Why Rath Yatra Celebration Is Not Just About Rituals Or Keeping A Tradition Alive?

Why this unprecedented hullaballoo over conduct of Lord Jagannath’s Rath Yatra in Puri? Could it have been handled better? Was such a high-voltage controversy in the run-up to Tuesday’s event avoidable? For the non-believers and those against it, the happenings during the past few days might appear unreasonable given the ongoing COVID-19 pandemic. But for the devotees, there was so much at stake that simplifying the issue to a set of rituals or a festival or a tradition could be seen as an act of innocence or worse, arrogance of one’s ignorance.

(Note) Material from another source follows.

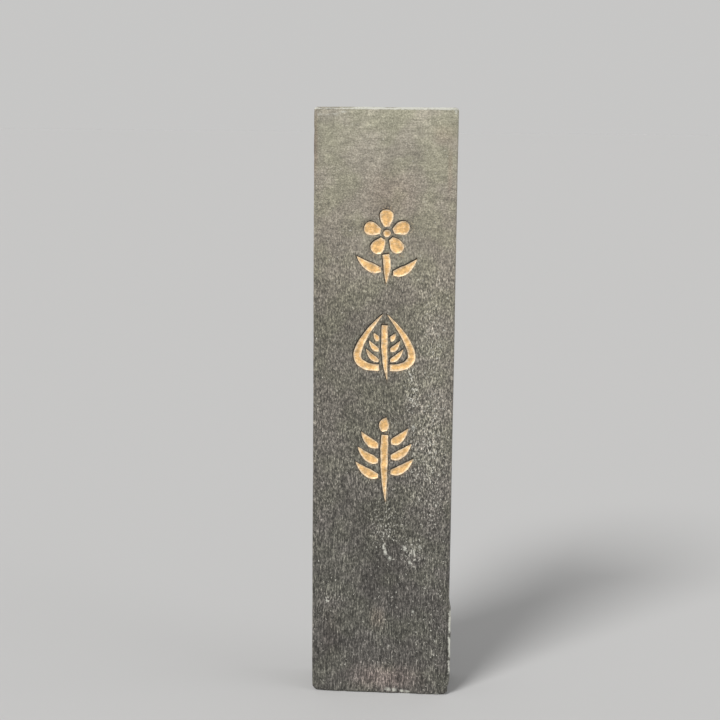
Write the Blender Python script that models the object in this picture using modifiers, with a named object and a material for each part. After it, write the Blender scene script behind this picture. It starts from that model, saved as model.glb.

The fact that Lord Jagannath represents the indomitable spirit of crores of people not just in Odisha but in different parts of the world, and primarily embodies the essence of the Odia culture is something that was at risk. Every year, these get exhibited in a state of frenzied excitement and unparalleled revelry during Rath Yatra when He and His siblings, Lord Balabhadra and Goddess Subhadra, in a unique manner, step out of their abode to give darshan to people of all religions and creeds.

Conducting Rath Yatra, despite the COVID threat, should not just be seen as continuing a centuries-old tradition, unbroken for 284 years, but as something that celebrates the unity of being, something that epitomises the socio-religious, socio-cultural, socio-political ethos of people of this part of the world. As the Lord of the Universe, Jagataranatha or Jagannath stands for the universality of existence and represents a phenomenon that is more than global; yet, it is His local appeal that endears Him to His devotees.

As the Divine force that holds the collective conscience of crores of believers, and yet safeguards the individual spirit, the all-encompassing bond that juggles the Limited and the Absolute, Lord Jagannath means different things to different people. He can mean a part of the whole or the whole itself; He can mean ‘Anything’ and ‘Everything’. He can be the Lord as well as the Servitor; the Worshipper and the Worshipped; the Creator and the Created. Such can be His description which is at once logical as well as abstract, comprehensible as well as beyond comprehension, confirmatory as well as contradictory.

Given the position He occupies, for the last 1000 years, especially in the state of Odisha, where a large number of people swear by His name and believe that He alone can protect them against natural calamities and possibly ward off the challenges posed by epidemics and pandemics, stopping the Lord’s annual outing, that too when His vehicle (the chariot) was ready, would have created history in a way that would certainly have hurt the sentiments and the sensibilities of countless people.

Not because there have not been instances when Rath Yatra was cancelled, but due to the circumstances that had contributed to it. In the medieval period (between 14th and 17th century), Muslim invaders repeatedly attacked the Jagannath Temple in Puri, forcing believers to shift and hide the presiding deities away from the moola peetha (original seat).

2020 certainly does not portray such a situation. Rather, it is in times like this when the human race is groping for answers to fight a dreaded virus that Faith gives hope, strength and fortitude. Which is why, celebration of Rath Yatra, though in a very restricted way as ordained by the Supreme Court and by strictly adhering to COVID-19 management guidelines, is imperative to reinforce the resolve of the teeming millions.

Let Jagannath’s juggernaut roll on the Bada Danda (Grand Road) and let Spirituality and Divinity show the way to Humanity!